Turning the Flywheel: A Monograph to Accompany Good to Great - Jim Collins - (Harper Business)

Jim Collins' seminal bestseller, Good to Great is not what I would normally consider a traditional business/leadership book; I think it set out to expound on the elements that went into separating good companies, from great companies and along the way it drew not so much a map but a set of guideposts that companies/leaders can put to work on their journey to greatness. It is one of the few books in the category that I find myself re-reading/listening to and one that I regularly buy copies of for friends, colleagues and clients.

So picking up on this monograph was a natural step.Turning the Flywheel: A Monograph to Accompany Good to Great, takes the concept of a business flywheel, first espoiused in the book, and clarified by time and practice and is expanded by the efficacy of countless proven examples of success. What once was a chapter, is now expanded to to the proper depth and breadth in the form this monograph.

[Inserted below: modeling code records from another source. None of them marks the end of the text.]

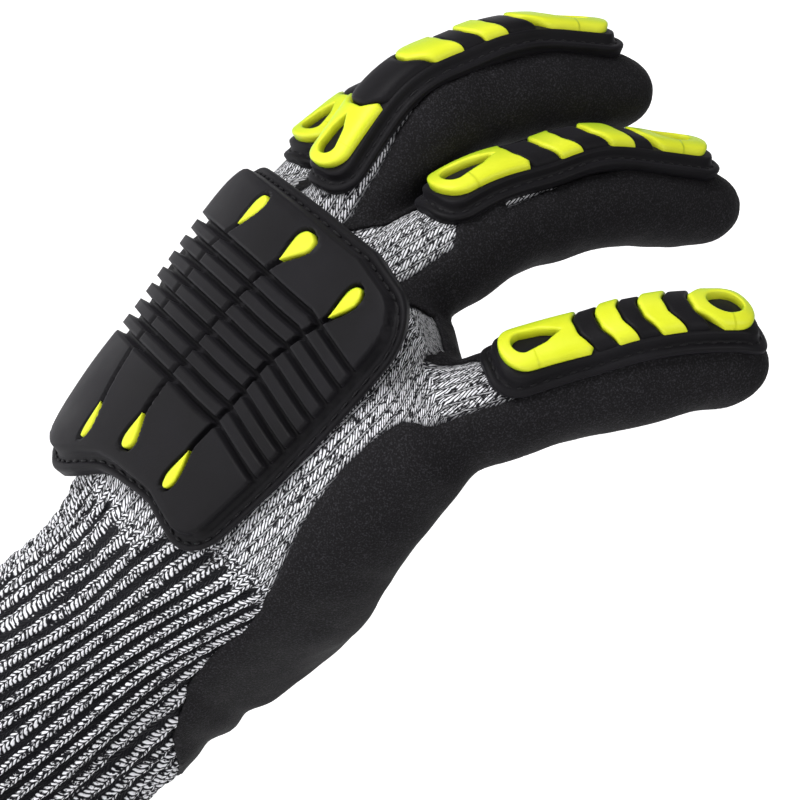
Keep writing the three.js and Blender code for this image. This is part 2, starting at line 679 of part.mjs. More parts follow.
function baseInsert(start, length) {
  const half = INSERT_WIDTH / 2;
  const end = start + length;
  const shape = new THREE.Shape();
  shape.moveTo(half, start - CHEVRON_SWEEP);
  shape.lineTo(half * 0.92, end - half);
  shape.absarc(0, end - half * 0.92, half * 0.92, 0, Math.PI, false);
  shape.lineTo(-half, start - CHEVRON_SWEEP);
  shape.lineTo(-half * CHEVRON_FLAT, start);
  shape.lineTo(half * CHEVRON_FLAT, start);
  const slot = half * 0.29;
  const hole = new THREE.Path();
  hole.moveTo(0, start + length * 0.18);
  hole.quadraticCurveTo(-slot, start + length * 0.4, -slot, end - half * 0.9);
  hole.absarc(0, end - half * 0.9, slot, Math.PI, 0, true);
  hole.quadraticCurveTo(slot, start + length * 0.4, 0, start + length * 0.18);
  shape.holes.push(hole);
  return shape;
}

function guardLayout(guard) {
  const ringEnd = INSERT_INSET + guard.ring;
  const yellow = guard.pitch * INSERT_SHARE;
  const black = guard.pitch - yellow - INSERT_GAP * 2;
  const bars = [0, 1, 2].map((i) => {
    const thick = i === 2 ? black + guard.wideBar : black;
    return { apex: ringEnd + INSERT_GAP + thick + guard.pitch * i, thick };
  });
  const chevrons = [0, 1].map((i) => ringEnd + guard.pitch * (i + 1));
  const baseStart = bars[2].apex + INSERT_GAP;
  return { yellow, bars, chevrons, baseStart, baseLength: guard.pad - INSERT_INSET - baseStart };
}

// Stations along a pad, close together where its ends are rounded
function padStations(length) {
  const ends = [0, 1, CORE_INSET, CORE_INSET + 0.8, 7];
  const between = [1, 2, 3, 4, 5, 6].map((k) => THREE.MathUtils.lerp(7, length - 7, k / 7));
  return [...ends, ...between, ...ends.map((l) => length - l).reverse()];
}

function padForm(finger, guard) {
  const at = padPoint(finger);
  const corners = PAD_SECTION.length;
  return tube(padStations(guard.pad), corners, (along, angle) => {
    const corner = PAD_SECTION[Math.round(((angle + 360) * corners) / 360) % corners];
    const fromEnd = Math.min(along, guard.pad - along);
    const back = Math.max(PAD_CORNER - fromEnd, 0);
    const half = PAD_WIDTH / 2 - PAD_CORNER + Math.sqrt(PAD_CORNER * PAD_CORNER - back * back);
    const height = fromEnd > CORE_INSET + 0.1 ? corner.height : Math.min(corner.height, PAD_THICK);
    return at(corner.share * Math.max(half - corner.inset, half * 0.4), along, height);
  });
}

function fingerGuard(finger, guard) {
  const at = padPoint(finger);
  const layout = guardLayout(guard);
  let body = padForm(finger, guard);
  for (const { apex, thick } of layout.bars) {
    body = body.add(laidOn(chevron(apex, thick, INSERT_WIDTH / 2), CORE_TOP - SUNK, BAR_TOP, 9, at));
  }
  return body;
}

function fingerInserts(name, finger, guard) {
  const at = padPoint(finger);
  const layout = guardLayout(guard);
  const low = CORE_TOP + INSERT_SEAT;
  const shapes = {
    tip_ring: ringInsert(INSERT_INSET, guard.ring),
    chevron_1: chevron(layout.chevrons[0], layout.yellow, INSERT_WIDTH / 2),
    chevron_2: chevron(layout.chevrons[1], layout.yellow, INSERT_WIDTH / 2),
    base_insert: baseInsert(layout.baseStart, layout.baseLength),
  };
  return Object.entries(shapes).map(([part, shape]) => (
    piece(`${name}_${part}`, laidOn(shape, low, INSERT_TOP, 9, at), YELLOW)
  ));
}

const group = new THREE.Group();
group.name = 'impact_work_glove';
group.add(piece('knit_liner', knitLiner(), KNIT));
group.add(piece('cuff_hem', cuffHem(), GREEN));
group.add(piece('palm_coating', palmCoating(), NITRILE));
group.add(piece('back_guard', backGuard(), RUBBER));
DROPS.forEach((drop, i) => {
  group.add(piece(`back_guard_drop_${i + 1}`, guardDrop(drop), YELLOW));
});
for (const [name, guard] of Object.entries(FINGER_GUARDS)) {
  group.add(piece(`${name}_guard`, fingerGuard(FINGERS[name], guard), RUBBER));
  group.add(...fingerInserts(name, FINGERS[name], guard));
}

export default group;
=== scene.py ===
import math

import bmesh
import bpy
import numpy as np
from mathutils import Matrix, Vector, noise


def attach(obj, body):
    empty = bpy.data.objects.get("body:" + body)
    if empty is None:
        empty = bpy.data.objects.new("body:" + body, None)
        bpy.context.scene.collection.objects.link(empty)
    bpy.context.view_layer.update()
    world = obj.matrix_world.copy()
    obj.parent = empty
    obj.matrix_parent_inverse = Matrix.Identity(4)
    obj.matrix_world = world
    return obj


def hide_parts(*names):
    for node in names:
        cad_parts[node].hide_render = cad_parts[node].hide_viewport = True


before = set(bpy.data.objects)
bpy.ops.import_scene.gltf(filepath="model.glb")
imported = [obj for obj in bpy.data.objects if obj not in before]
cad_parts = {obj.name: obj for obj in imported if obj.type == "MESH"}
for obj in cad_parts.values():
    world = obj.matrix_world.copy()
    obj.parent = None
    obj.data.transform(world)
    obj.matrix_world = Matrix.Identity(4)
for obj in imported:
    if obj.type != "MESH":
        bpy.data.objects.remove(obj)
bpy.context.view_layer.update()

# Knit liner, hand part. The real one is a seamless jersey knit of white and black marl yarn, cut
# resistant and about 1.5 mm thick, made in one piece with its fingers on a flat glove machine. It bares
# a strip round the back guard and beside each finger guard.
MM = 0.001
HAND_END = 178
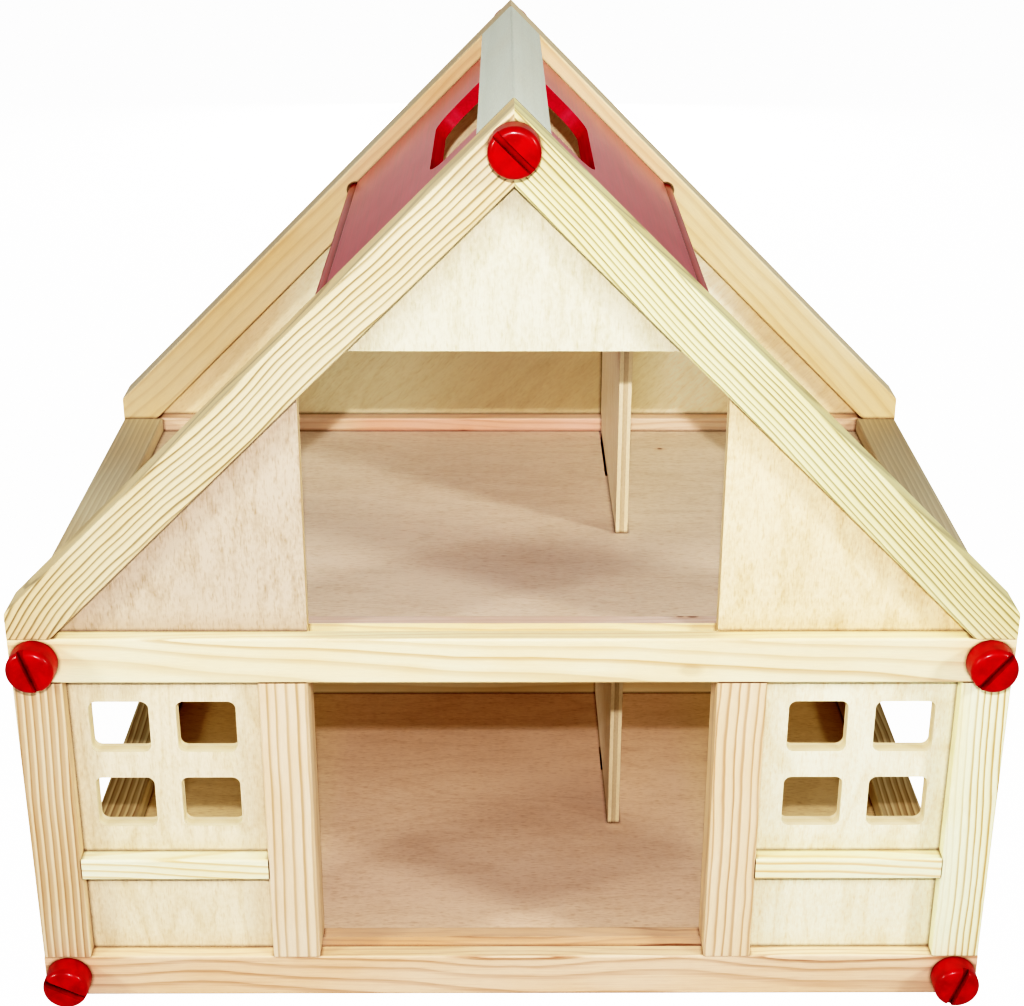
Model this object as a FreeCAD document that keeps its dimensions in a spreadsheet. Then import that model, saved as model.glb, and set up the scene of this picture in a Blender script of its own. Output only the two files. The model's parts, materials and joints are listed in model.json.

Collins details some of the companies that have put the flywheel concept into successful practice. I think the clarity with which he writes about the built in inevitability that is part of a successful flywheel. It is not just a list of steps companies can take put in some random order or a circular pattern. That inevitability comes when nail a step leads naturally to the next and the next to build the momentum of success.

That success is built in the developmental stage and Collins explains the steps you can undertake to "capture your flywheel." Collins, along with the examples that lace this monograph suggests that four to six elements is a workable number and more will make things too complicated to build the momentum you need. He also makes solid suggestions on how to avoid what he dubs the "doom loop."

While I think it's perfectly clear that there is no one size fits all, plug and play flywheel that you can adapt to your business and it's unique drivers (markets/competition), I think there are certainly transferable pieces in the examples that dot the book that may make sense to put into play in your flywheel. My marked up copy has copious notes and sticky notes littering the 40 pages.